*Directive*. Reproduce the material that follows, please, but only from its first line to the line containing "and runs outwards.", inclusive.
━━━━━ Data supplied
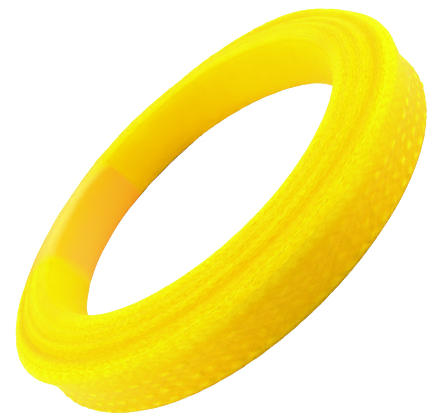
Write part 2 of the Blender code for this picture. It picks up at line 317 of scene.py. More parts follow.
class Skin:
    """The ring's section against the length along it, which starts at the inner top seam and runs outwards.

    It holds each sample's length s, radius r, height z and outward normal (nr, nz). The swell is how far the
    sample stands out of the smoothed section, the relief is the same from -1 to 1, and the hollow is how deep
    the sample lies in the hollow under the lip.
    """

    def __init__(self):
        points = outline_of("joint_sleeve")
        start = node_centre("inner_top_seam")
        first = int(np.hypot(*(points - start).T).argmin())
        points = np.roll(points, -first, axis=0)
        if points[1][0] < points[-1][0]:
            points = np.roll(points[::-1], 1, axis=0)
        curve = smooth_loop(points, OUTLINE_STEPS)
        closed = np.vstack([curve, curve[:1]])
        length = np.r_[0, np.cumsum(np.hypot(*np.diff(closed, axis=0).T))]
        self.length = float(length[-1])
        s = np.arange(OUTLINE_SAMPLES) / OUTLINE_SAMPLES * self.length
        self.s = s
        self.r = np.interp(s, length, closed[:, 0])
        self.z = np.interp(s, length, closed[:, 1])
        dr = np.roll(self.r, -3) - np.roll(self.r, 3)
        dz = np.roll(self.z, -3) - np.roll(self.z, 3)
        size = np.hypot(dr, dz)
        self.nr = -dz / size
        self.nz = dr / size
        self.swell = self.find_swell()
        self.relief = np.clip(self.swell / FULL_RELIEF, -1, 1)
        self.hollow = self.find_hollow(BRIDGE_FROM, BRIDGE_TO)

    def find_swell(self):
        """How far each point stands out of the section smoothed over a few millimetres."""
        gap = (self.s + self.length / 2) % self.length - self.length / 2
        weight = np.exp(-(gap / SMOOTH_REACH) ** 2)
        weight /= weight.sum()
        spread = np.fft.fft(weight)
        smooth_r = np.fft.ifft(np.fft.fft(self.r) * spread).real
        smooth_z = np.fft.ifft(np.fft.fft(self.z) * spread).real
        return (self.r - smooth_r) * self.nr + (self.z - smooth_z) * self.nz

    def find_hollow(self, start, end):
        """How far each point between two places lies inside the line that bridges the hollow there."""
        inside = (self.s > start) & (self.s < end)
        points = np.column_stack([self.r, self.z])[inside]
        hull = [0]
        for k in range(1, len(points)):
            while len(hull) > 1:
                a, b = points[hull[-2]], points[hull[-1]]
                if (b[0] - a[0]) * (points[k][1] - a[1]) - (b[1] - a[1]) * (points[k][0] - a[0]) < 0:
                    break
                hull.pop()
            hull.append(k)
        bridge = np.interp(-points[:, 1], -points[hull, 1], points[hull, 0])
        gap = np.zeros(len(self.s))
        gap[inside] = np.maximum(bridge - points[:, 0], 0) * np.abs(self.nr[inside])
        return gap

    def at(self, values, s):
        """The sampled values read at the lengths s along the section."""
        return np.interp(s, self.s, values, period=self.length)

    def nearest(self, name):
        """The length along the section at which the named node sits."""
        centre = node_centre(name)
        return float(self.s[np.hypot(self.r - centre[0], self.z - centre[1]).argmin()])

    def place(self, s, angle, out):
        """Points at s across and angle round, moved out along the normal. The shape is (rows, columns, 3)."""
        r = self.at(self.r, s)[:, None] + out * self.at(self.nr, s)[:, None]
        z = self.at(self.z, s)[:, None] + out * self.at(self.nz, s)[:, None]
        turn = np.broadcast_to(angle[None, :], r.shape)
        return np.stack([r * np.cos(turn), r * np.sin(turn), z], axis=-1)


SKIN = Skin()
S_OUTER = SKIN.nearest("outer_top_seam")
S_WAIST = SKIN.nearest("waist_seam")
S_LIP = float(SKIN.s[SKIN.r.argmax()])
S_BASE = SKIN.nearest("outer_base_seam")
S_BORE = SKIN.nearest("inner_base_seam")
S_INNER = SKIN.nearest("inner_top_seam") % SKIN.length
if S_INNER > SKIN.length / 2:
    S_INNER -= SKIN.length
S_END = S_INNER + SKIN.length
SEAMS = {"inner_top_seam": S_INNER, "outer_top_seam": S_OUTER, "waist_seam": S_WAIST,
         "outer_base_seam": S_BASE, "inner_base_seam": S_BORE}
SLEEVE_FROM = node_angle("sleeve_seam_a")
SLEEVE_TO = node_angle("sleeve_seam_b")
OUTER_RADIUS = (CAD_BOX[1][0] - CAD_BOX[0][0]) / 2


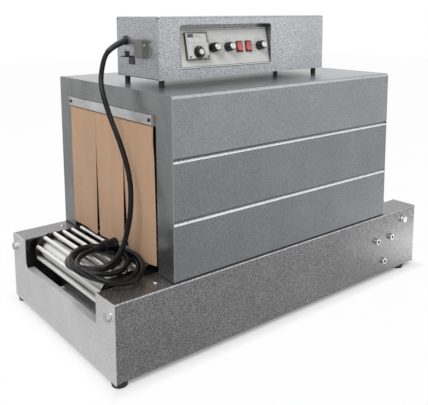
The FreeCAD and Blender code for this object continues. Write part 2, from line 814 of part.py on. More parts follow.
━━━━━━━━━━
*Solution for this problem*.
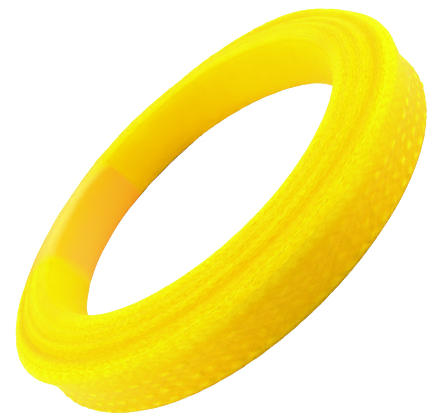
Write part 2 of the Blender code for this picture. It picks up at line 317 of scene.py. More parts follow.
class Skin:
    """The ring's section against the length along it, which starts at the inner top seam and runs outwards.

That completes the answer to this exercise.